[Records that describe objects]

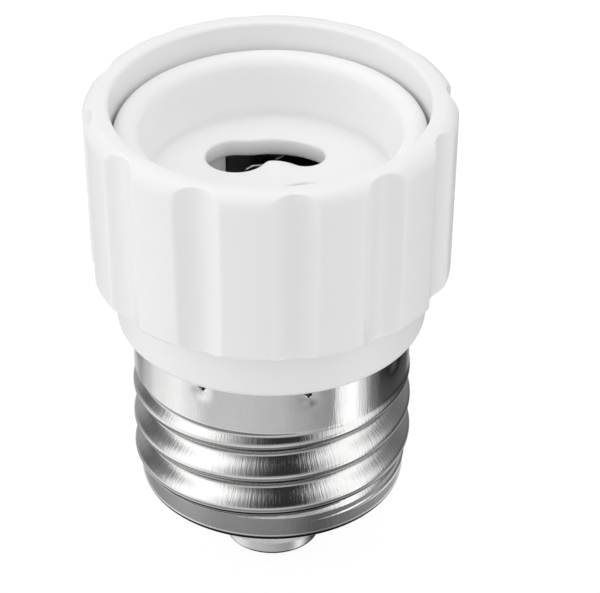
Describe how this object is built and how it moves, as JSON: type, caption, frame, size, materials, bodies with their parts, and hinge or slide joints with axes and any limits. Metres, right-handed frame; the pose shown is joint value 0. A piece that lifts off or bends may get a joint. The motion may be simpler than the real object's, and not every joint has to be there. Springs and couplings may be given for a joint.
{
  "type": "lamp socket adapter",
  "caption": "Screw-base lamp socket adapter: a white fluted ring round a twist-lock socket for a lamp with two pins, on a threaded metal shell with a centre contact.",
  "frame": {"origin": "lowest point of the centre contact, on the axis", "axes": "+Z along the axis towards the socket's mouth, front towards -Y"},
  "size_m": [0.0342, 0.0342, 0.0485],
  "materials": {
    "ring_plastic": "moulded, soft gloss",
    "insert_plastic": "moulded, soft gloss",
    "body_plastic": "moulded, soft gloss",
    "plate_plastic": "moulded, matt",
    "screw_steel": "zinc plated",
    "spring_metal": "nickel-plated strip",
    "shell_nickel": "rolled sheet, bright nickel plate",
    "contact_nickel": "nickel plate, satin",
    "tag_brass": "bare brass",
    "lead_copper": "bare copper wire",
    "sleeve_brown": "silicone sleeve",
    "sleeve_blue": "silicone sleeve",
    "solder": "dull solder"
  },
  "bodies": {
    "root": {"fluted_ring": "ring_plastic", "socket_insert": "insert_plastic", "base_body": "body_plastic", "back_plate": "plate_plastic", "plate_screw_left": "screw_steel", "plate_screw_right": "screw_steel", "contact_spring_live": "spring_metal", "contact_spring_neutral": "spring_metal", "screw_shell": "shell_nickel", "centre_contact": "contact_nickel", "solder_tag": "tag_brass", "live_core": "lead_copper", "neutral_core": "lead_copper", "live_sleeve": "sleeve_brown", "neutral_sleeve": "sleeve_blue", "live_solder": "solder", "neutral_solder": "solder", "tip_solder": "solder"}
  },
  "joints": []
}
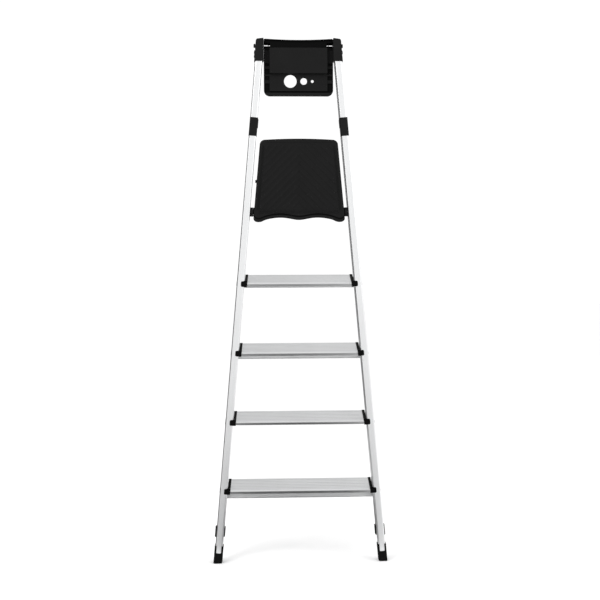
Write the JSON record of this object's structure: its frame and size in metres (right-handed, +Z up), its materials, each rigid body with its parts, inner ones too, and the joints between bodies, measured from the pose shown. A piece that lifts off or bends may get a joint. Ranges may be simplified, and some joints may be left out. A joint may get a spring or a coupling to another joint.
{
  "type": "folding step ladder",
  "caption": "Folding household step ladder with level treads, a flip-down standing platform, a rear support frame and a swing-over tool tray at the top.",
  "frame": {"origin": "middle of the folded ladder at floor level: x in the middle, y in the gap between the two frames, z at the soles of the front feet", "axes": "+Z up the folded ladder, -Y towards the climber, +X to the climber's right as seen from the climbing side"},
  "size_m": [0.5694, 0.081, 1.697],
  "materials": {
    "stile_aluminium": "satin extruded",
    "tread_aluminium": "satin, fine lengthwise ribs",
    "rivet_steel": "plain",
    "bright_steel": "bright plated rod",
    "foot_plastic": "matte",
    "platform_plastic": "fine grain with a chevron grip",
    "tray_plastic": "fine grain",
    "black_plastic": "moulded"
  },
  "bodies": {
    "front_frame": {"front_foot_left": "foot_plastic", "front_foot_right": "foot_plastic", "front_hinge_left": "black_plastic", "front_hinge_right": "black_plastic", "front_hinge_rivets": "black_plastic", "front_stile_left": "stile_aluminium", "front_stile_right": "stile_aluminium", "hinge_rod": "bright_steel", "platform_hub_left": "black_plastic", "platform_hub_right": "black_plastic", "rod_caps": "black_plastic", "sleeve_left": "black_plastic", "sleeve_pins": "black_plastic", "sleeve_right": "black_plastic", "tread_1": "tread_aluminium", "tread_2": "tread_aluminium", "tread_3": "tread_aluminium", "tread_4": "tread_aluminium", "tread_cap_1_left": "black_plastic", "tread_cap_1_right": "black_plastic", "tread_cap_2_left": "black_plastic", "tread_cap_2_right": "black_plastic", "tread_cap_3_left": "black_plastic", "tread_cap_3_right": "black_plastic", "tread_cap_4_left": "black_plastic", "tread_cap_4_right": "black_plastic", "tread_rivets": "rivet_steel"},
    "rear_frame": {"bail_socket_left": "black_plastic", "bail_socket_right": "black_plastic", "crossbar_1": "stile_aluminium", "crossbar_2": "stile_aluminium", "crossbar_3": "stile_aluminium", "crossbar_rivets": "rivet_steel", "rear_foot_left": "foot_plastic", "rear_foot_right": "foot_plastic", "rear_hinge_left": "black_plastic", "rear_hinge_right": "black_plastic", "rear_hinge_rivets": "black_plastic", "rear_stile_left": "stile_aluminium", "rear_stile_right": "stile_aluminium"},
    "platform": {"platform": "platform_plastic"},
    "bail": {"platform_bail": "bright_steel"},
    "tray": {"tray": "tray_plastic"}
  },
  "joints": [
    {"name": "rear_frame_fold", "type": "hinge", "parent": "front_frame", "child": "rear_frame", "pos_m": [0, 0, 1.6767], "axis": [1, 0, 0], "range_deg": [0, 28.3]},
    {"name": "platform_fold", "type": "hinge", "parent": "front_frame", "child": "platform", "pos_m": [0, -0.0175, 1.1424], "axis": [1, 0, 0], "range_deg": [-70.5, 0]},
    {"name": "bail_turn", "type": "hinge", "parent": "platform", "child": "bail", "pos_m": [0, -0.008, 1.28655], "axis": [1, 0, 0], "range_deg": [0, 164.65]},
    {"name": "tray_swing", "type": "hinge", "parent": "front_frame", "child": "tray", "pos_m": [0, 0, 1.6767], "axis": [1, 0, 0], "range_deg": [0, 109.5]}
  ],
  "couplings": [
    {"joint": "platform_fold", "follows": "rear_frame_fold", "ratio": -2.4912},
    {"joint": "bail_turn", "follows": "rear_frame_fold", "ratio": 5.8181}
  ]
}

REQUIREMENT: Print every line of the records exactly. Omit nothing.

FULL OUTPUT:
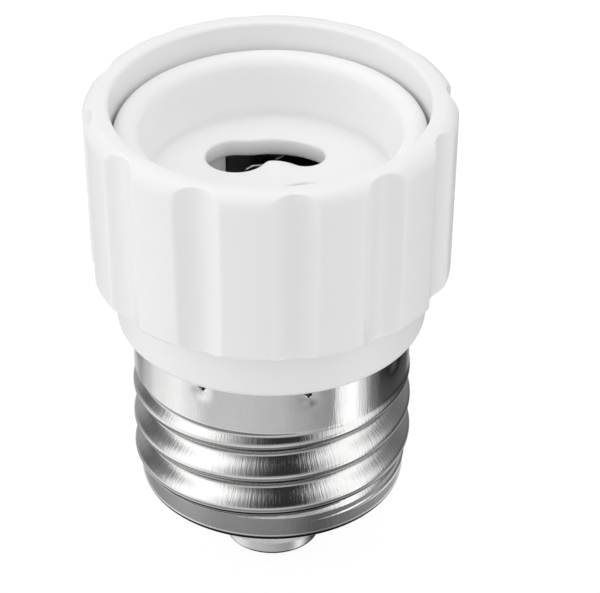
Describe how this object is built and how it moves, as JSON: type, caption, frame, size, materials, bodies with their parts, and hinge or slide joints with axes and any limits. Metres, right-handed frame; the pose shown is joint value 0. A piece that lifts off or bends may get a joint. The motion may be simpler than the real object's, and not every joint has to be there. Springs and couplings may be given for a joint.
{
  "type": "lamp socket adapter",
  "caption": "Screw-base lamp socket adapter: a white fluted ring round a twist-lock socket for a lamp with two pins, on a threaded metal shell with a centre contact.",
  "frame": {"origin": "lowest point of the centre contact, on the axis", "axes": "+Z along the axis towards the socket's mouth, front towards -Y"},
  "size_m": [0.0342, 0.0342, 0.0485],
  "materials": {
    "ring_plastic": "moulded, soft gloss",
    "insert_plastic": "moulded, soft gloss",
    "body_plastic": "moulded, soft gloss",
    "plate_plastic": "moulded, matt",
    "screw_steel": "zinc plated",
    "spring_metal": "nickel-plated strip",
    "shell_nickel": "rolled sheet, bright nickel plate",
    "contact_nickel": "nickel plate, satin",
    "tag_brass": "bare brass",
    "lead_copper": "bare copper wire",
    "sleeve_brown": "silicone sleeve",
    "sleeve_blue": "silicone sleeve",
    "solder": "dull solder"
  },
  "bodies": {
    "root": {"fluted_ring": "ring_plastic", "socket_insert": "insert_plastic", "base_body": "body_plastic", "back_plate": "plate_plastic", "plate_screw_left": "screw_steel", "plate_screw_right": "screw_steel", "contact_spring_live": "spring_metal", "contact_spring_neutral": "spring_metal", "screw_shell": "shell_nickel", "centre_contact": "contact_nickel", "solder_tag": "tag_brass", "live_core": "lead_copper", "neutral_core": "lead_copper", "live_sleeve": "sleeve_brown", "neutral_sleeve": "sleeve_blue", "live_solder": "solder", "neutral_solder": "solder", "tip_solder": "solder"}
  },
  "joints": []
}
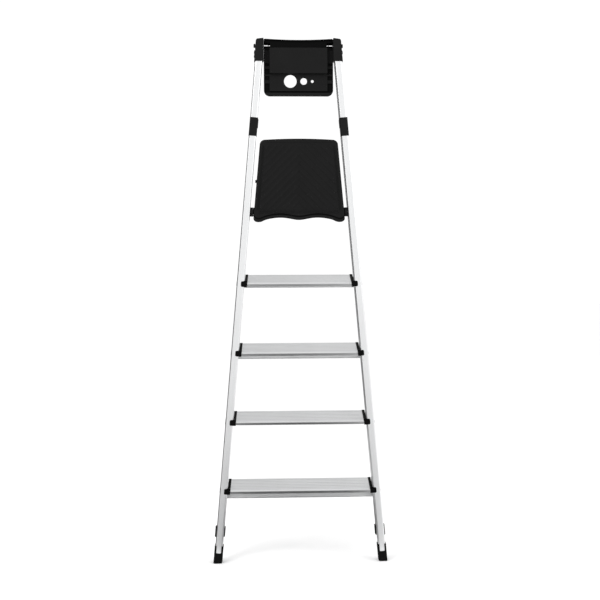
Write the JSON record of this object's structure: its frame and size in metres (right-handed, +Z up), its materials, each rigid body with its parts, inner ones too, and the joints between bodies, measured from the pose shown. A piece that lifts off or bends may get a joint. Ranges may be simplified, and some joints may be left out. A joint may get a spring or a coupling to another joint.
{
  "type": "folding step ladder",
  "caption": "Folding household step ladder with level treads, a flip-down standing platform, a rear support frame and a swing-over tool tray at the top.",
  "frame": {"origin": "middle of the folded ladder at floor level: x in the middle, y in the gap between the two frames, z at the soles of the front feet", "axes": "+Z up the folded ladder, -Y towards the climber, +X to the climber's right as seen from the climbing side"},
  "size_m": [0.5694, 0.081, 1.697],
  "materials": {
    "stile_aluminium": "satin extruded",
    "tread_aluminium": "satin, fine lengthwise ribs",
    "rivet_steel": "plain",
    "bright_steel": "bright plated rod",
    "foot_plastic": "matte",
    "platform_plastic": "fine grain with a chevron grip",
    "tray_plastic": "fine grain",
    "black_plastic": "moulded"
  },
  "bodies": {
    "front_frame": {"front_foot_left": "foot_plastic", "front_foot_right": "foot_plastic", "front_hinge_left": "black_plastic", "front_hinge_right": "black_plastic", "front_hinge_rivets": "black_plastic", "front_stile_left": "stile_aluminium", "front_stile_right": "stile_aluminium", "hinge_rod": "bright_steel", "platform_hub_left": "black_plastic", "platform_hub_right": "black_plastic", "rod_caps": "black_plastic", "sleeve_left": "black_plastic", "sleeve_pins": "black_plastic", "sleeve_right": "black_plastic", "tread_1": "tread_aluminium", "tread_2": "tread_aluminium", "tread_3": "tread_aluminium", "tread_4": "tread_aluminium", "tread_cap_1_left": "black_plastic", "tread_cap_1_right": "black_plastic", "tread_cap_2_left": "black_plastic", "tread_cap_2_right": "black_plastic", "tread_cap_3_left": "black_plastic", "tread_cap_3_right": "black_plastic", "tread_cap_4_left": "black_plastic", "tread_cap_4_right": "black_plastic", "tread_rivets": "rivet_steel"},
    "rear_frame": {"bail_socket_left": "black_plastic", "bail_socket_right": "black_plastic", "crossbar_1": "stile_aluminium", "crossbar_2": "stile_aluminium", "crossbar_3": "stile_aluminium", "crossbar_rivets": "rivet_steel", "rear_foot_left": "foot_plastic", "rear_foot_right": "foot_plastic", "rear_hinge_left": "black_plastic", "rear_hinge_right": "black_plastic", "rear_hinge_rivets": "black_plastic", "rear_stile_left": "stile_aluminium", "rear_stile_right": "stile_aluminium"},
    "platform": {"platform": "platform_plastic"},
    "bail": {"platform_bail": "bright_steel"},
    "tray": {"tray": "tray_plastic"}
  },
  "joints": [
    {"name": "rear_frame_fold", "type": "hinge", "parent": "front_frame", "child": "rear_frame", "pos_m": [0, 0, 1.6767], "axis": [1, 0, 0], "range_deg": [0, 28.3]},
    {"name": "platform_fold", "type": "hinge", "parent": "front_frame", "child": "platform", "pos_m": [0, -0.0175, 1.1424], "axis": [1, 0, 0], "range_deg": [-70.5, 0]},
    {"name": "bail_turn", "type": "hinge", "parent": "platform", "child": "bail", "pos_m": [0, -0.008, 1.28655], "axis": [1, 0, 0], "range_deg": [0, 164.65]},
    {"name": "tray_swing", "type": "hinge", "parent": "front_frame", "child": "tray", "pos_m": [0, 0, 1.6767], "axis": [1, 0, 0], "range_deg": [0, 109.5]}
  ],
  "couplings": [
    {"joint": "platform_fold", "follows": "rear_frame_fold", "ratio": -2.4912},
    {"joint": "bail_turn", "follows": "rear_frame_fold", "ratio": 5.8181}
  ]
}